Stathis Kouvélakis : Les deux sont vrais en un sens. Depuis le début de la crise, la gestion de la peur est devenue le seul argument du pouvoir et de ses appuis médiatiques. Le but recherché est, à défaut de convaincre, d’extorquer une forme minimale de consentement basée sur l’anesthésie et la prostration du corps social. La Grèce est entrée dans une sorte d’état d’urgence prolongé où il s’agit, pour les gouvernants, de gérer politiquement à leur profit le chaos provoqué par la mise en œuvre de la « thérapie de choc ». Cela n’a pas empêché de fortes poussées de la mobilisation sociale, mais explique en partie leur caractère discontinu. Par ailleurs, il est vrai que les temps forts de cette mobilisation populaire font apparaître une dynamique insurrectionnelle. Nous l’avons vu dès mai 2010, et, à une échelle élargie, en octobre et en février derniers. Le système politique du bipartisme, qui a réglé la vie politique du pays pendant trois décennies, n’y a pas survécu et les deux partis en question sont en cours de liquéfaction.

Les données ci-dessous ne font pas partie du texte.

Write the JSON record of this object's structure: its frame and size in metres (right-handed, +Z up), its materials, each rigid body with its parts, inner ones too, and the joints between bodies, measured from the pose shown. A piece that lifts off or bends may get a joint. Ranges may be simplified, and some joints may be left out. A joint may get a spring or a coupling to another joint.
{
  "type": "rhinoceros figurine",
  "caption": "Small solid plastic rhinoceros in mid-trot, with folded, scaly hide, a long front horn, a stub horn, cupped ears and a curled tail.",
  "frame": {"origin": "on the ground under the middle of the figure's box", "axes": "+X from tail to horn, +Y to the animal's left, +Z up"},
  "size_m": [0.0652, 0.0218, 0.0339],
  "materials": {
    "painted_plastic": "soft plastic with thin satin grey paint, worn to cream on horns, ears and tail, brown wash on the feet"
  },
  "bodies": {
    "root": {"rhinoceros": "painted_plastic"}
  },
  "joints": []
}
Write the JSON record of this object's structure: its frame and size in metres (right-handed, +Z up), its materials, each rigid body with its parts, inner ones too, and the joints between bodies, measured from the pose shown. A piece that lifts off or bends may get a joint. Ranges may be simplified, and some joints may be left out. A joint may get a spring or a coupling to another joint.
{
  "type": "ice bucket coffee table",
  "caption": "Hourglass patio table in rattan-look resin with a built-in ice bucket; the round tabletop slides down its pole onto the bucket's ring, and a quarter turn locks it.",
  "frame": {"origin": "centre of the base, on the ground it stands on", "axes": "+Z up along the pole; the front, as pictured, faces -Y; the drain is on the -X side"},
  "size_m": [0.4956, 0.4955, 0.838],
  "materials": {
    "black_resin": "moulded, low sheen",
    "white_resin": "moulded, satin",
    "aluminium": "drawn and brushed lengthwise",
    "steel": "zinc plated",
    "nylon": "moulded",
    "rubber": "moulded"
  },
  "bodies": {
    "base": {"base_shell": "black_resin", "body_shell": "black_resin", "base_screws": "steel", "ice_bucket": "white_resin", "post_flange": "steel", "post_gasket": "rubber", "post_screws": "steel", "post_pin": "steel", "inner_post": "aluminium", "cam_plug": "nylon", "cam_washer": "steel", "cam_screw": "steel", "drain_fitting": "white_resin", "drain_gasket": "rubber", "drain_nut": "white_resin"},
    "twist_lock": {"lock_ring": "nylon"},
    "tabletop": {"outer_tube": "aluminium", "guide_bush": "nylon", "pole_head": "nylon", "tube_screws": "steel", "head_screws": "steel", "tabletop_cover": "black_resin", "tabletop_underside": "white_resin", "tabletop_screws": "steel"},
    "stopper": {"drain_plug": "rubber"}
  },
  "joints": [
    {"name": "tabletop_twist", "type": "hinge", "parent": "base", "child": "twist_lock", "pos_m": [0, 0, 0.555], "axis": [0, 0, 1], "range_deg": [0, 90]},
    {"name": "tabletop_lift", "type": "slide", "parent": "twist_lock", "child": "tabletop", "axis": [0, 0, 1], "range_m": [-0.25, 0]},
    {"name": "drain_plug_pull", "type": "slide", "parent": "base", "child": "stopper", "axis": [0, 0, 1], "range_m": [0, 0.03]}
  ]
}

Mais la Grèce n’est pas l’Égypte de Moubarak ou la Tunisie de Ben Ali. L’issue, pour les forces progressistes, ne se trouve pas dans un simple moment d’affrontement insurrectionnel mais dans une lutte prolongée, qui combine des actions de masses à dimension insurrectionnelle, des mouvements revendicatifs multiformes et des initiatives de type syndical et politique. C’est là que se trouve à mon sens la limite majeure à laquelle se trouve confrontée la mobilisation populaire : l’absence d’une alternative crédible du côté de la gauche radicale, une gauche dont le poids est certes important mais qui demeure divisée, perplexe face à l’ampleur de la tâche et obnubilée par les sondages qui lui promettent de confortables gains électoraux.
Quelle est justement la situation de la gauche en Grèce et quel rapport de force les partis peuvent-ils créer face aux différents memorandum ? Une coalition est-elle envisageable à l’aube des élections législatives ?

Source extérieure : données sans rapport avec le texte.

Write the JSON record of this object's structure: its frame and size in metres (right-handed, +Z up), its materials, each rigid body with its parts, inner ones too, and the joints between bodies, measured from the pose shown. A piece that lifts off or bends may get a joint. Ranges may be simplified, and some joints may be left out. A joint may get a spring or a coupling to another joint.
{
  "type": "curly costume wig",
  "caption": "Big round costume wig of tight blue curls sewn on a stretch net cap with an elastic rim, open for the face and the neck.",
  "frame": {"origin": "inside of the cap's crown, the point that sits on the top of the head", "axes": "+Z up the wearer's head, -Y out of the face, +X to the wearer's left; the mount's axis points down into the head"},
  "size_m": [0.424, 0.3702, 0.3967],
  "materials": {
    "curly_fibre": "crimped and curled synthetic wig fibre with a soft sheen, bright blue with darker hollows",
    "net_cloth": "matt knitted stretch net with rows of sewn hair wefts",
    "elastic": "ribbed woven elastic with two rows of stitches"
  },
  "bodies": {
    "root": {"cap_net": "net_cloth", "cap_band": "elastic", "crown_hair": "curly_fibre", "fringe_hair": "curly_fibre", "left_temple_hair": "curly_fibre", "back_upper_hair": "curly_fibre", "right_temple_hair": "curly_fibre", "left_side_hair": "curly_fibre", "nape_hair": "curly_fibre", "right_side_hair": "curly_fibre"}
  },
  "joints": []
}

Stathis Kouvélakis : L’espace politique à gauche de la social-démocratie en Grèce est, avec celui du Portugal, traditionnellement le plus important d’Europe, tant en termes électoraux que militants. Les derniers sondages donnent aux deux forces de la gauche radicale, le parti communiste (KKE) et la Coalition de la gauche radicale (Syriza), un total entre 20 et 25 % des intentions de vote. Une force intermédiaire, la Gauche démocratique, issue d’une scission de Syriza, qui pratique une opposition modérée à la politique gouvernementale et se déclare ouverte à des alliances avec le PASOK, obtient de son côté entre 10 et 15 % des intentions de vote. Le PASOK et la droite sont en cours de décomposition, avec des fractions importantes de parlementaires et de cadres qui s’en détachent et créent de nouvelles formations. Il est probable qu’au prochain parlement une dizaine de partis seront représentés. La Grèce est entrée dans une période de longue instabilité politique et il semble certain que le résultat des prochaines élections, dont la date reste entourée d’incertitude, sera une coalition des diverses fractions du personnel politique actuellement au pouvoir qui entendent poursuivre la politique du désastre.
En bonne logique, une telle situation constitue une chance historique pour les forces porteuses d’une alternative, donc pour la gauche radicale. Celle-ci semble toutefois se satisfaire de la perspective de capitalisation électorale d’un vote de refus que lui prédisent les sondages. Elle demeure, d’une part, profondément divisée, essentiellement du fait du sectarisme à peine imaginable du KKE, et, de l’autre, handicapée par son absence de solutions alternatives, c’est-à dire radicales et crédibles, sur les choix stratégiques : quelle position face à la question de la dette ? Quelle attitude face à un cadre européen manifestement asphyxiant ? Comment rétablir un minimum de fonctionnement démocratique ? On sent un grand embarras face à ces questions clés, qui révèle, en fin de compte, l’incapacité de la gauche radicale d’être actuellement porteuse d’une véritable hégémonie des classes populaires. Non pas une simple force de résistance, un contrepoids face à la dévastation sociale, mais une force aspirant à diriger la société et à proposer au pays une voie nouvelle, qui, dans un contexte de mobilisation populaire, pourrait avoir un extraordinaire effet d’entraînement sur le reste de l’Europe.